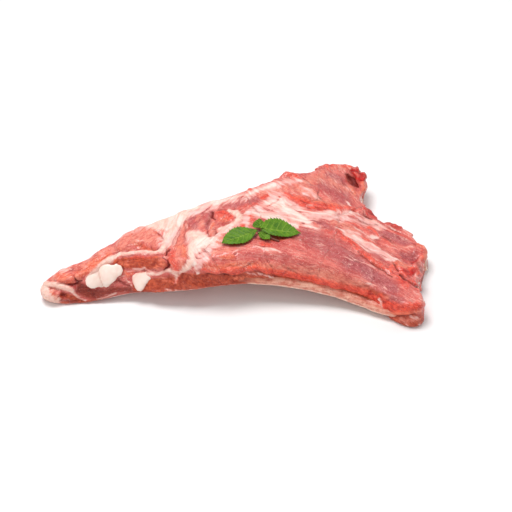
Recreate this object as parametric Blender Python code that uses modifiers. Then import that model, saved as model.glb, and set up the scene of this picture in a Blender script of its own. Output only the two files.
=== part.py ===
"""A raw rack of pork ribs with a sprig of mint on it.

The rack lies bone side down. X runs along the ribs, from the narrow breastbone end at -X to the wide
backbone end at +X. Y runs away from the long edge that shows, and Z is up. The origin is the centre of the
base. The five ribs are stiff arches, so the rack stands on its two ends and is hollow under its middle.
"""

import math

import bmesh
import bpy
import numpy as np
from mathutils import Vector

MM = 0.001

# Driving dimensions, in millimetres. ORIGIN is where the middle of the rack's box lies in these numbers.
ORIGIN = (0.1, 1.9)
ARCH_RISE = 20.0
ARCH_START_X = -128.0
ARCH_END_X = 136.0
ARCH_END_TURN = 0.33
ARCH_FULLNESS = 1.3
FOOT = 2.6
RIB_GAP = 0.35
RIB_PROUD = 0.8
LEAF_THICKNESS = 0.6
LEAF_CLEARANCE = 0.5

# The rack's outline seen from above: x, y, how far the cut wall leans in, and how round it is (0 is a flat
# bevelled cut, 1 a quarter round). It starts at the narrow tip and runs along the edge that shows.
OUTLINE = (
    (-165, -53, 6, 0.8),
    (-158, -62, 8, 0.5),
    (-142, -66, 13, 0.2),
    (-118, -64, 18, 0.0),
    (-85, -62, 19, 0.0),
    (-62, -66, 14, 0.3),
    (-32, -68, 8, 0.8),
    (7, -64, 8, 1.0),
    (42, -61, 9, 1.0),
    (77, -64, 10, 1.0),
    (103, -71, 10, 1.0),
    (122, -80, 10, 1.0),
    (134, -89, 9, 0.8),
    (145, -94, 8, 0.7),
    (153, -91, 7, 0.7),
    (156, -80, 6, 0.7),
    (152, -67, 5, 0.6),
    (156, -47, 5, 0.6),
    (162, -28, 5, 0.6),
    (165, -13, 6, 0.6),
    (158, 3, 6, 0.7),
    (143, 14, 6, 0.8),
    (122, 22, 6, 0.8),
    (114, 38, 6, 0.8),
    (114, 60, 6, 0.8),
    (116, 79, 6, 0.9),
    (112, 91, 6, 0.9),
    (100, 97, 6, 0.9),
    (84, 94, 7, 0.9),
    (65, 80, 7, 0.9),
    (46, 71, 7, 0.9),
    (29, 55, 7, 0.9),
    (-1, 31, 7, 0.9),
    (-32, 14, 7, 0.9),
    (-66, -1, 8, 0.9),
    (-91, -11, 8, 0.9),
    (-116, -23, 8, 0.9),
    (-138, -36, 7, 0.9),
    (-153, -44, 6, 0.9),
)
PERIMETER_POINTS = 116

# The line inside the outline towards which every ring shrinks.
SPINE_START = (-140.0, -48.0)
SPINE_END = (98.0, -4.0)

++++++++

Only the lines from the opening of the material through the line with "LEAF_CLEARANCE = 0.5" should be echoed, exactly as written.

CORRECT RESULT:
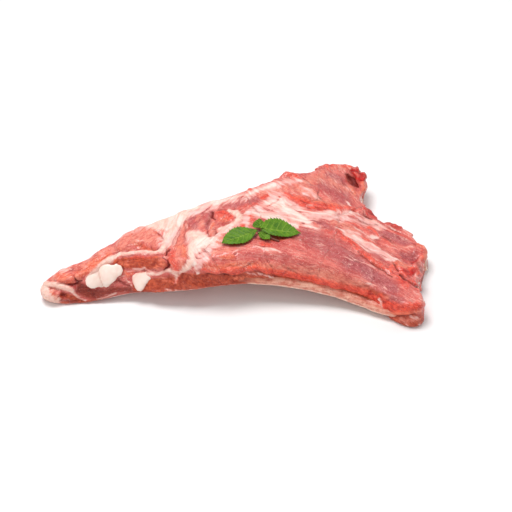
Recreate this object as parametric Blender Python code that uses modifiers. Then import that model, saved as model.glb, and set up the scene of this picture in a Blender script of its own. Output only the two files.
=== part.py ===
"""A raw rack of pork ribs with a sprig of mint on it.

The rack lies bone side down. X runs along the ribs, from the narrow breastbone end at -X to the wide
backbone end at +X. Y runs away from the long edge that shows, and Z is up. The origin is the centre of the
base. The five ribs are stiff arches, so the rack stands on its two ends and is hollow under its middle.
"""

import math

import bmesh
import bpy
import numpy as np
from mathutils import Vector

MM = 0.001

# Driving dimensions, in millimetres. ORIGIN is where the middle of the rack's box lies in these numbers.
ORIGIN = (0.1, 1.9)
ARCH_RISE = 20.0
ARCH_START_X = -128.0
ARCH_END_X = 136.0
ARCH_END_TURN = 0.33
ARCH_FULLNESS = 1.3
FOOT = 2.6
RIB_GAP = 0.35
RIB_PROUD = 0.8
LEAF_THICKNESS = 0.6
LEAF_CLEARANCE = 0.5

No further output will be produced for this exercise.